Short, updated guide to which AI tool is best for you

Apple’s big AI announcement this week is cool but currently irrelevant to how you integrate AI with your PR work.

In contrast, other recent market changes in the last three months significantly impact you if you’re trying to decide which AI platform is best for you. Here’s a quick guide:

Premium at no cost to you is always best

Hands down, the best AI tool for you is whichever premium version your company will pay for. Any of the paid versions is way better than any of the free versions. And the differences between the paid versions don’t justify out-of-pocket expenses. (If you’re a PR leader, see my tips on enterprise options below).

Company not paying, but willing to invest in yourself?

If you’re the type who goes with the flow when it comes to tech, stick with the paid version of ChatGPT. FWIW, this is what I use. It has more features than anyone else, and it’s arguably the smartest and best.

Notice I said arguably. If you’re the type who likes to zig when others zag with tech, then try the paid version of Claude (version 3 Opus). This Stanford center rates it slightly ahead of ChatGPT4o, and anecdotally I have heard from several reliable sources that it’s slightly better for the specific use case of business writing. That is, until OpenAI releases ChatGPT5, which is rumored to happen later this year.

Not sold yet, so you insist on a free option?

ChatGPT4o is rolling out FREE for limited use to everyone (caveat – I have free access, but it’s a gradual rollout, so if you can’t get it free yet, it’s a matter of time).
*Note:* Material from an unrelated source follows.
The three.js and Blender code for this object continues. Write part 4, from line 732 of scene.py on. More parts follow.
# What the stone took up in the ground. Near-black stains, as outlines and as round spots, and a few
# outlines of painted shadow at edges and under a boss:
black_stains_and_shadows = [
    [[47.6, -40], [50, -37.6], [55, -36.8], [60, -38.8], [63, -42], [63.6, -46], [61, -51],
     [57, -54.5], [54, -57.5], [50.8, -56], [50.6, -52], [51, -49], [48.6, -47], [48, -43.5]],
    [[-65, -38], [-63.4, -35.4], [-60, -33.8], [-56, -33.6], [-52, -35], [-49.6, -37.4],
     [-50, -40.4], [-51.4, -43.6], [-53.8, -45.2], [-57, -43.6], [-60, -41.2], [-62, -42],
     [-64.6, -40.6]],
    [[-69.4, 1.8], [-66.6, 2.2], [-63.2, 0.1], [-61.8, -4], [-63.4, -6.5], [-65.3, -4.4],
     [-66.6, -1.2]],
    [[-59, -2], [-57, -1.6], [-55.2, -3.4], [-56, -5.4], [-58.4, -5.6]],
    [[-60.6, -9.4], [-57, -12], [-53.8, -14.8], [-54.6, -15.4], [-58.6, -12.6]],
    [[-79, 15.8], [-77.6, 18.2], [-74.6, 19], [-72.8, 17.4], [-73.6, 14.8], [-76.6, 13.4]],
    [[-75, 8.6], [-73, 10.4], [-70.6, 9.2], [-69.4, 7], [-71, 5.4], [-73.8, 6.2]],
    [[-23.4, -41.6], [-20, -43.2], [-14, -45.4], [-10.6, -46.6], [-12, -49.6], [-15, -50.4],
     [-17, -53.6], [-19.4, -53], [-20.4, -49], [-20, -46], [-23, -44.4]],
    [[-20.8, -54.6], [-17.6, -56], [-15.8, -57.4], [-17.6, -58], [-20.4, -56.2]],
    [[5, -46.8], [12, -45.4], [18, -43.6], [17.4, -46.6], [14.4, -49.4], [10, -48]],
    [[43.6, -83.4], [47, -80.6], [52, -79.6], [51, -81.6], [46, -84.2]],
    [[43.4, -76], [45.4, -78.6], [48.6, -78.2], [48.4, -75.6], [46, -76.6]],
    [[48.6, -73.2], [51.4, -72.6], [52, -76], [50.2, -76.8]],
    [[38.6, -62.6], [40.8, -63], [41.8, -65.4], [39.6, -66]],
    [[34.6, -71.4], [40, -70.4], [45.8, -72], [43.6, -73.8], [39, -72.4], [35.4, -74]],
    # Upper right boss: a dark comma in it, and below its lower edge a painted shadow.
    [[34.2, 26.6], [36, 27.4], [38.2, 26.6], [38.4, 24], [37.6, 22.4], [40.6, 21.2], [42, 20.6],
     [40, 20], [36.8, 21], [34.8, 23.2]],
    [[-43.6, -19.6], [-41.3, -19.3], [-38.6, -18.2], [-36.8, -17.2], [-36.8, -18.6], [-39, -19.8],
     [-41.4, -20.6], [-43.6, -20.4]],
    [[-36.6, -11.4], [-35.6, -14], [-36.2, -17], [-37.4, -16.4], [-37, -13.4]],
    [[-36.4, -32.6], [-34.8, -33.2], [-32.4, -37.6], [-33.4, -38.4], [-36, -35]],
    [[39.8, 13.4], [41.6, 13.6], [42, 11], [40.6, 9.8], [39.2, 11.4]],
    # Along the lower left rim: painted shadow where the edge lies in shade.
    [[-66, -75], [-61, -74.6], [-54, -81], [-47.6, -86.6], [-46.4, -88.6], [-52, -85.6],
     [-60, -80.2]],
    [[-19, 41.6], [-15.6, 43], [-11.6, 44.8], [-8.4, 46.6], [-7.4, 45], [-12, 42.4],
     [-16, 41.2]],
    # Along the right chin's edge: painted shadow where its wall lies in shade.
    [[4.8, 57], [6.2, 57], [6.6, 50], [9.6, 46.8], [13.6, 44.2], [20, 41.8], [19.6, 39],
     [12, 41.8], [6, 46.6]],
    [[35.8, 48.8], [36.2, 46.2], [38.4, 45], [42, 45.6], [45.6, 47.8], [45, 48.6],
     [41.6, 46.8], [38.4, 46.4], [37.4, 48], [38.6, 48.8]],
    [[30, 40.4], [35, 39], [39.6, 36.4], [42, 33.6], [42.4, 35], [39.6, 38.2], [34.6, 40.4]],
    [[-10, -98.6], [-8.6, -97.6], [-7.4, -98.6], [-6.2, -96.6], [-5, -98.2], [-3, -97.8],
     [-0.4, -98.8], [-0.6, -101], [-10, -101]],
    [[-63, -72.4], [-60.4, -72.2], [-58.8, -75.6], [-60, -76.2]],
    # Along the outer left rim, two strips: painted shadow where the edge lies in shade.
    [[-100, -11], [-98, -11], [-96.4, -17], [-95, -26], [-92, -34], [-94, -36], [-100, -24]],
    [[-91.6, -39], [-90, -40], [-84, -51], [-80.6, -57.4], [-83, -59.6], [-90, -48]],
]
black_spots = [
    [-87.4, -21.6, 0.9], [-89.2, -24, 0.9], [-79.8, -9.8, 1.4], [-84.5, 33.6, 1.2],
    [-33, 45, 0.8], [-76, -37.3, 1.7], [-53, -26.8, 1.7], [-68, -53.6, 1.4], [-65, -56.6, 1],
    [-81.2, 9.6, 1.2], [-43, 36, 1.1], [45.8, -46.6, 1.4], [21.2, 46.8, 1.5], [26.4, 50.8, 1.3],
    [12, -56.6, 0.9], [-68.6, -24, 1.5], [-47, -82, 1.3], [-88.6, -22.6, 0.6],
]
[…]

You get limited chats per day at the premium level and get bumped off when it’s busy with paid users.

You can get a generous two-month free trial of Google’s latest and greatest AI model, Gemini 1.5 Pro. Just go here and sign in with your personal Gmail. According to that rating I linked to above and my subjective evaluation, this is the least-effective paid model out there, but I can’t argue with getting free unlimited access for two months.

Microsoft’s free Copilot – when you set the conversation style to “creative” – is supposedly the same as ChatGPT4o, but in my experience it’s not as good as the paid version.
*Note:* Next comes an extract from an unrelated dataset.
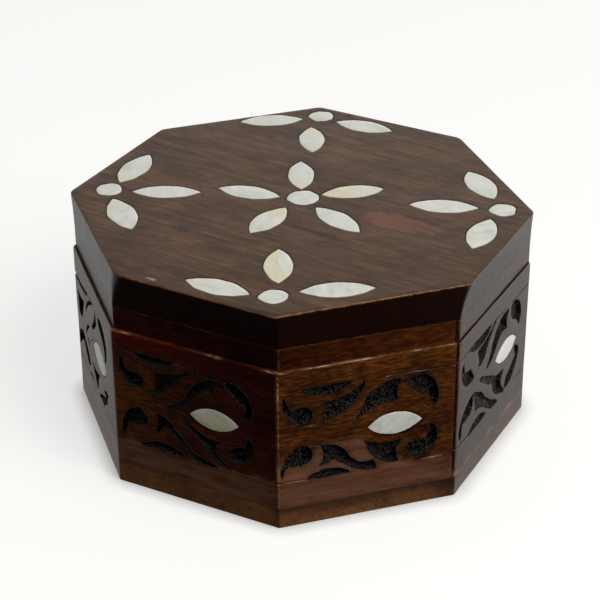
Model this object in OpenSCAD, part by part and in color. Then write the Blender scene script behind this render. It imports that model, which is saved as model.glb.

What to do with your AI tool?

This week I shared the above tips with my Inner Circle members, then showed them prompts and chats their fellow members have been using to:

  • Write data-driven blog posts in 1.5 hours instead of 3
  • Cull newsworthy angles from SME interview transcripts in 30 minutes instead of 2 hours
  • Write 900-word case studies (from detailed human-created outlines) in seconds that are 80 percent as good as the human final drafts

If you want this kind of AI & PR guidance, you should think about joining the Inner Circle the next time we accept new members. Register for our Wait List so you can be notified when that happens.
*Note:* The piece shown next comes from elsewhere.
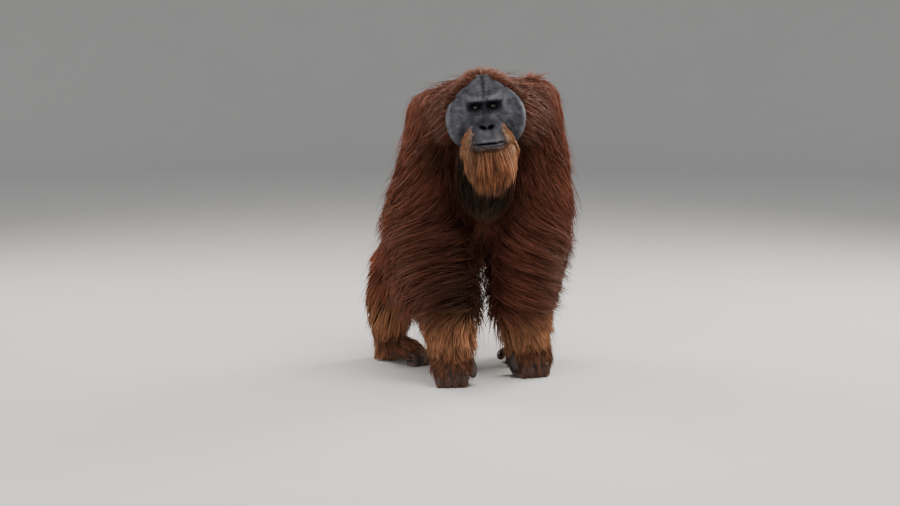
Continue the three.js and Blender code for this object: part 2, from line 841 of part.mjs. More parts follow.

P.S. Here are some tips for PR leaders weighing options for your teams.

Best if IT pays for it 🙂

Check with your IT rep. If you’re on Google Workspace, you might be able to get Google to throw in Gemini seats for your team at a discount in return for renewing your overall Workspace commitment. An agency I worked with actually got seats for 75 percent of their team for FREE. Same thing goes if you’re a Microsoft enterprise customer – Copilot ostensibly costs $30/month per user and supposedly requires a minimum of 300 users, but I’ve heard they are discounting and lowering that minimum. ChatGPT Enterprise is an option if your IT folks are considering it company-wide; otherwise, see the lightweight option below.

If you’re paying with your PR budget . . .

I think it’s too soon to make a big financial commitment to one platform (unless you are a unicorn team that is already using AI way more than any team I’ve worked with). OpenAI gives you a nice happy medium – you can sign up for ChatGPT Team. It’s $30 per user per month, and requires only 2 users. This gets you two advantages over the regular $20 account:

  • your data is secure and private (not used for training)
  • you can share CustomGPTs across your team

It’s flexible, so you can cancel anytime – unless you’re sold on it for at least a year, in which case you can pay only $25 per user per month, billed annually.

Google Workspace gives a similar option to add Gemini for a limited number of users, but it’s slightly more expensive. I bet Microsoft offers the same for Copilot.